Why Craps Feels Like a Skill Game (But Isn’t)

Craps feels different because players throw the dice, make visible choices, and experience outcomes socially.

Physical interaction, public outcomes, and table complexity combine to create the illusion of control.

Rituals and habits reduce anxiety during variance, but they do not influence probability. Choices select between predefined contracts—they do not change future outcomes.

Structure always dominates behavior.

Related deep dive:
Why Craps Looks Like a Skill Game (But Isn’t): Complexity, Rituals, and Control Illusions


Why Craps Systems Fail—Even When They Seem to Work

Craps systems attempt to impose order on randomness.

Progressions change volatility, not expectation.
Pattern-based systems react to the past, which has no predictive power.
Timing systems assume conditions that do not exist.

When systems appear to work, it is because variance temporarily aligns with belief. When they fail, execution is blamed instead of structure.

The game does not adapt. Expectation remains fixed.

Related deep dive:
Common Craps Systems Explained—and Why They Fail Mathematically


Why Craps Myths Persist—Even When the Math Is Clear

Craps myths are not foolish. They are human.

Streaks, reversals, and rare events demand explanation. Myths provide narratives where math feels unsatisfying.

Hot shooters, cold tables, and pattern watching all assume memory where none exists. Variance supplies just enough confirmation to keep belief alive.

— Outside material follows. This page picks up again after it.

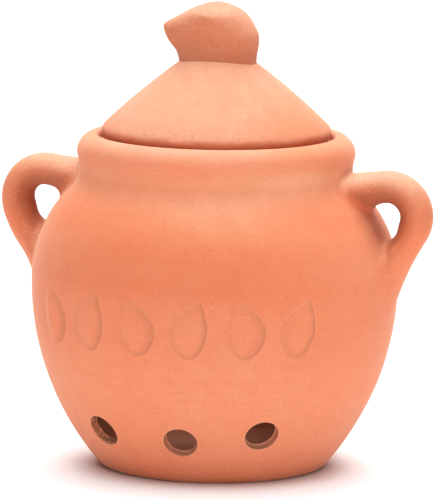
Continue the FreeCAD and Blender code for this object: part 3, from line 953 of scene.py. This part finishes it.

Understanding craps does not remove emotion or enjoyment. It removes false explanations.

Related deep dive:
Myths About Craps That Refuse to Die: Hot Shooters, Cold Tables, Pattern Watching


Final Synthesis

Craps is not chaotic.
It is not adaptive.
It is not responsive to belief.

It is a fixed probabilistic system that feels complex because humans are not built to intuitively process randomness.

Once that is understood, everything else—systems, rituals, and myths—falls into place.